Written exercise:
Show each line of the data below that has the string "shown" in it.

Source material:
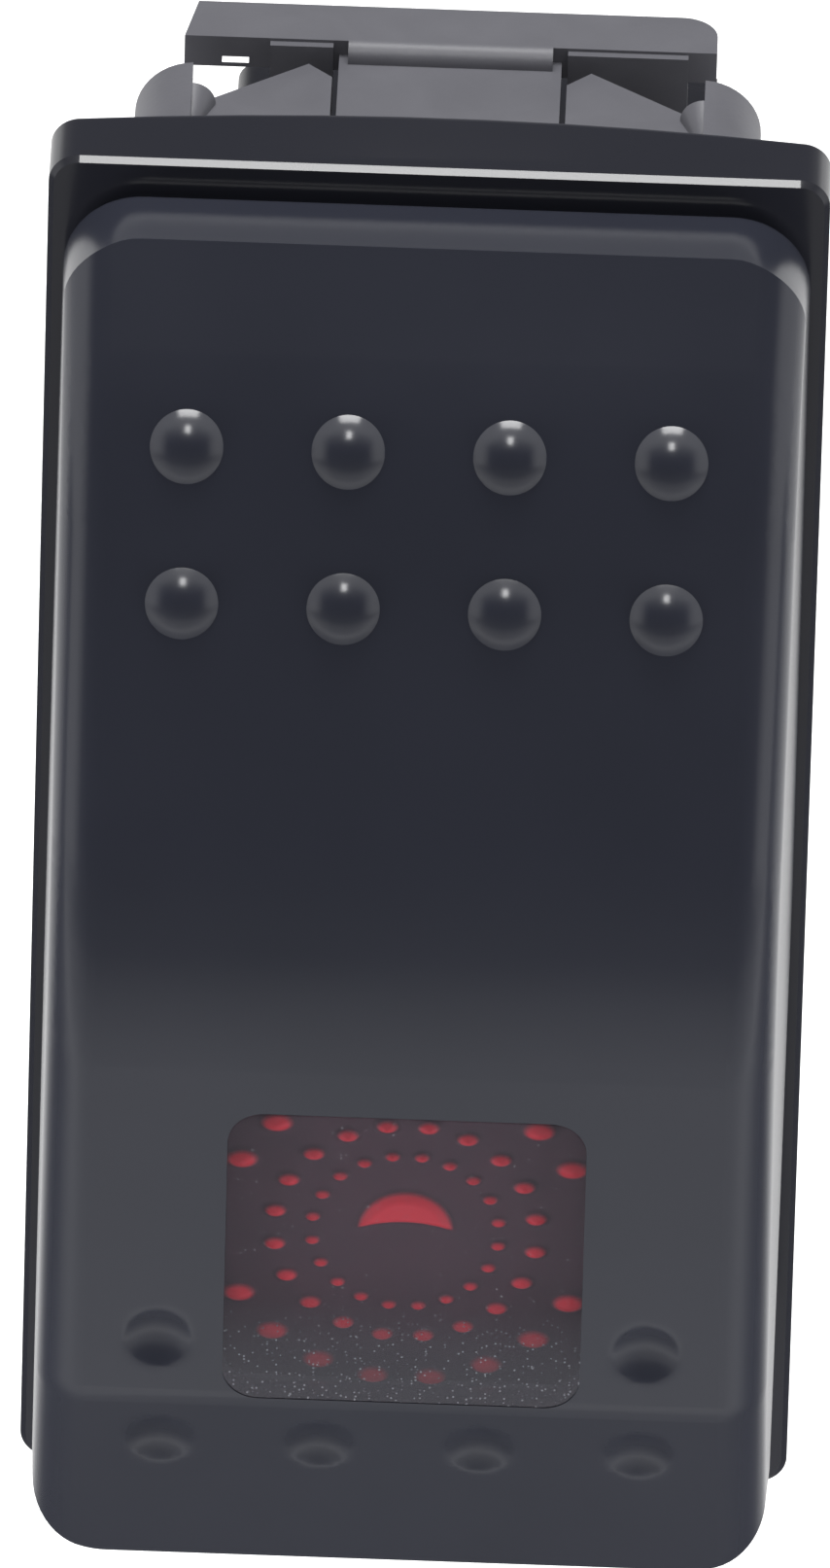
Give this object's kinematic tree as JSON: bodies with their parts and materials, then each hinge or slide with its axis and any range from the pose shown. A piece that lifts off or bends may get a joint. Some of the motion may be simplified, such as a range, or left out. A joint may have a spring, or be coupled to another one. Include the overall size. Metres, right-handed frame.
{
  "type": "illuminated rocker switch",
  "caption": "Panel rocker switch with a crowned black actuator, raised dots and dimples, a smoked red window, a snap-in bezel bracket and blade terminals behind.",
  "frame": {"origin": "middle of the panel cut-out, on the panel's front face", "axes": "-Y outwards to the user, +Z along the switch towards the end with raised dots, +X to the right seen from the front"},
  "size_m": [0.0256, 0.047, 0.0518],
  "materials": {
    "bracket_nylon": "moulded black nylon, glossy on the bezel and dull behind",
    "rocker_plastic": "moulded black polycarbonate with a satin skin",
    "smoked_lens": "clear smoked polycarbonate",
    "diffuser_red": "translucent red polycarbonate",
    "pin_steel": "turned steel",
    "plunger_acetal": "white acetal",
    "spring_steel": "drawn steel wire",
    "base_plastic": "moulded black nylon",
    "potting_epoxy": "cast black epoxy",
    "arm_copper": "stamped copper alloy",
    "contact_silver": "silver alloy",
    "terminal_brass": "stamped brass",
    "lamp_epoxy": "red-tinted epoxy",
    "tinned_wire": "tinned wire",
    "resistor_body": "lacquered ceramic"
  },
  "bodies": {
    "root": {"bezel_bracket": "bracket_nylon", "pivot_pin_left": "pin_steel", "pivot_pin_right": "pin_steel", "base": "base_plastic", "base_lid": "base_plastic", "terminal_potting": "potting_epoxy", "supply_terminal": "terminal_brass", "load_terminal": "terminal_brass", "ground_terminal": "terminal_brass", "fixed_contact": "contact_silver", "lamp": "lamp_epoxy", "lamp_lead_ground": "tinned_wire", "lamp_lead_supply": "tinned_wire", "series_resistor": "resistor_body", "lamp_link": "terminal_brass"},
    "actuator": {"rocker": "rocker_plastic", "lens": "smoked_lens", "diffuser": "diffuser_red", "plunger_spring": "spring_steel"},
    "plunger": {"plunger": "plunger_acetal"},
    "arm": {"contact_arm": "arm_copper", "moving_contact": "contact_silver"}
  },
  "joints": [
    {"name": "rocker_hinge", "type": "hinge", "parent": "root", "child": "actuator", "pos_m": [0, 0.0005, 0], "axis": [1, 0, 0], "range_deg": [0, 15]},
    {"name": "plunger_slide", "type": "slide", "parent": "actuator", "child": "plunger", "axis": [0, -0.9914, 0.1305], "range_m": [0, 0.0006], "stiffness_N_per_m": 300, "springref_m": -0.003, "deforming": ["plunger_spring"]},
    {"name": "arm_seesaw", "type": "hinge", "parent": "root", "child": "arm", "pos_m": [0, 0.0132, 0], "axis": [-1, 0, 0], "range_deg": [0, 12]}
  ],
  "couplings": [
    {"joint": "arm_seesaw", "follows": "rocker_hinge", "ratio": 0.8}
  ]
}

* * *

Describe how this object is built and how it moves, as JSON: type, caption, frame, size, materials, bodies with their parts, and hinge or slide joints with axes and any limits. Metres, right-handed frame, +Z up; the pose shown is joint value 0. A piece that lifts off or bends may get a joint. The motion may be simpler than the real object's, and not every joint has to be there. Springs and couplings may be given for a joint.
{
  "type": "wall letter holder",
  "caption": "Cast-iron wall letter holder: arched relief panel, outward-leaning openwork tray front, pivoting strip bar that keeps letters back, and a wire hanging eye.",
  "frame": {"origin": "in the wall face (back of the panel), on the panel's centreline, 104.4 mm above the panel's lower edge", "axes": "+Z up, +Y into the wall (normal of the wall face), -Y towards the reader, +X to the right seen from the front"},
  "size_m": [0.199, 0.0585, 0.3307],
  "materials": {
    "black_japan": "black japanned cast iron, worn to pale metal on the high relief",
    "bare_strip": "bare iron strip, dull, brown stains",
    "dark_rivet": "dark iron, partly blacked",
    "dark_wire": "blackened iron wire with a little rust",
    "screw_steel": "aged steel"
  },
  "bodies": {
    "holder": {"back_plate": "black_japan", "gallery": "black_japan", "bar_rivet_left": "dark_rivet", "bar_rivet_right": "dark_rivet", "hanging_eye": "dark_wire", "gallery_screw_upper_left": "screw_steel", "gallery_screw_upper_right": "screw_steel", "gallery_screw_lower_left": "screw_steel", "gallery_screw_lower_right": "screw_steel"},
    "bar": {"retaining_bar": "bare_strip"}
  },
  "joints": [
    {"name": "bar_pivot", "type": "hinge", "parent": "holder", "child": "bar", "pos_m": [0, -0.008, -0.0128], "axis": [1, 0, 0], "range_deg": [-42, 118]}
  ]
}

...

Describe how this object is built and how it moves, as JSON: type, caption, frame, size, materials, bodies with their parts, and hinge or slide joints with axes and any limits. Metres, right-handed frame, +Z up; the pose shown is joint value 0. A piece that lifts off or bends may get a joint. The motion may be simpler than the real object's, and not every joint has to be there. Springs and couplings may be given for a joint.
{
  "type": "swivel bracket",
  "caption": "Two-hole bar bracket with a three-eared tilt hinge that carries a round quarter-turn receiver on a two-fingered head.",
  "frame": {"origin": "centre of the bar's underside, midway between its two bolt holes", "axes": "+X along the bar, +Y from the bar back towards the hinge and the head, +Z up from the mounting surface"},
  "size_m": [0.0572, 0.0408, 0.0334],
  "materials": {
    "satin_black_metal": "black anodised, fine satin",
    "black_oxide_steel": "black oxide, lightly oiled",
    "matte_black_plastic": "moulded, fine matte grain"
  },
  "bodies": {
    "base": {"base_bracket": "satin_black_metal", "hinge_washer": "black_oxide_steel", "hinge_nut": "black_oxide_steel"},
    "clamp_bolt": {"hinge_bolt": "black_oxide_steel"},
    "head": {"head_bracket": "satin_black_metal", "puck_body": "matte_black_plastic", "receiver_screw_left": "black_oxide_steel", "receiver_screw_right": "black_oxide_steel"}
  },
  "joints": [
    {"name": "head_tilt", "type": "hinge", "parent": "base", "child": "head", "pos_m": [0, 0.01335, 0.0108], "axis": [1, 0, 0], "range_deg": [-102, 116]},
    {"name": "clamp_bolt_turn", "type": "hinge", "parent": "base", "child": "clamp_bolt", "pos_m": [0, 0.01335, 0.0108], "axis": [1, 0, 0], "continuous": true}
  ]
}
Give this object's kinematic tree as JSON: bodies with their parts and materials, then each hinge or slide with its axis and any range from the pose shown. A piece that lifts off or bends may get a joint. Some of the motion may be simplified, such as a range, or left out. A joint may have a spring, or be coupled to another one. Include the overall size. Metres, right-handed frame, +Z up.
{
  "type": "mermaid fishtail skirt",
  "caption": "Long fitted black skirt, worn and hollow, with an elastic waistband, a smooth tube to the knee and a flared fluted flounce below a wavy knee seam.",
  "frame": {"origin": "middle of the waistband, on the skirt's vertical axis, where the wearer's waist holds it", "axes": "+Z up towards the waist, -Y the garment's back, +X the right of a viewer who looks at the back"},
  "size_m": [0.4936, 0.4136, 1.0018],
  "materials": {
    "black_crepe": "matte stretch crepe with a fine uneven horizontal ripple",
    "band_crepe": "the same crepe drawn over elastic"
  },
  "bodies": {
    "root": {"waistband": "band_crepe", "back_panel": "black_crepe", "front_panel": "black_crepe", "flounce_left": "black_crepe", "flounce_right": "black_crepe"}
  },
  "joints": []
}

Correct answer:
Give this object's kinematic tree as JSON: bodies with their parts and materials, then each hinge or slide with its axis and any range from the pose shown. A piece that lifts off or bends may get a joint. Some of the motion may be simplified, such as a range, or left out. A joint may have a spring, or be coupled to another one. Include the overall size. Metres, right-handed frame.
Describe how this object is built and how it moves, as JSON: type, caption, frame, size, materials, bodies with their parts, and hinge or slide joints with axes and any limits. Metres, right-handed frame, +Z up; the pose shown is joint value 0. A piece that lifts off or bends may get a joint. The motion may be simpler than the real object's, and not every joint has to be there. Springs and couplings may be given for a joint.
Describe how this object is built and how it moves, as JSON: type, caption, frame, size, materials, bodies with their parts, and hinge or slide joints with axes and any limits. Metres, right-handed frame, +Z up; the pose shown is joint value 0. A piece that lifts off or bends may get a joint. The motion may be simpler than the real object's, and not every joint has to be there. Springs and couplings may be given for a joint.
Give this object's kinematic tree as JSON: bodies with their parts and materials, then each hinge or slide with its axis and any range from the pose shown. A piece that lifts off or bends may get a joint. Some of the motion may be simplified, such as a range, or left out. A joint may have a spring, or be coupled to another one. Include the overall size. Metres, right-handed frame, +Z up.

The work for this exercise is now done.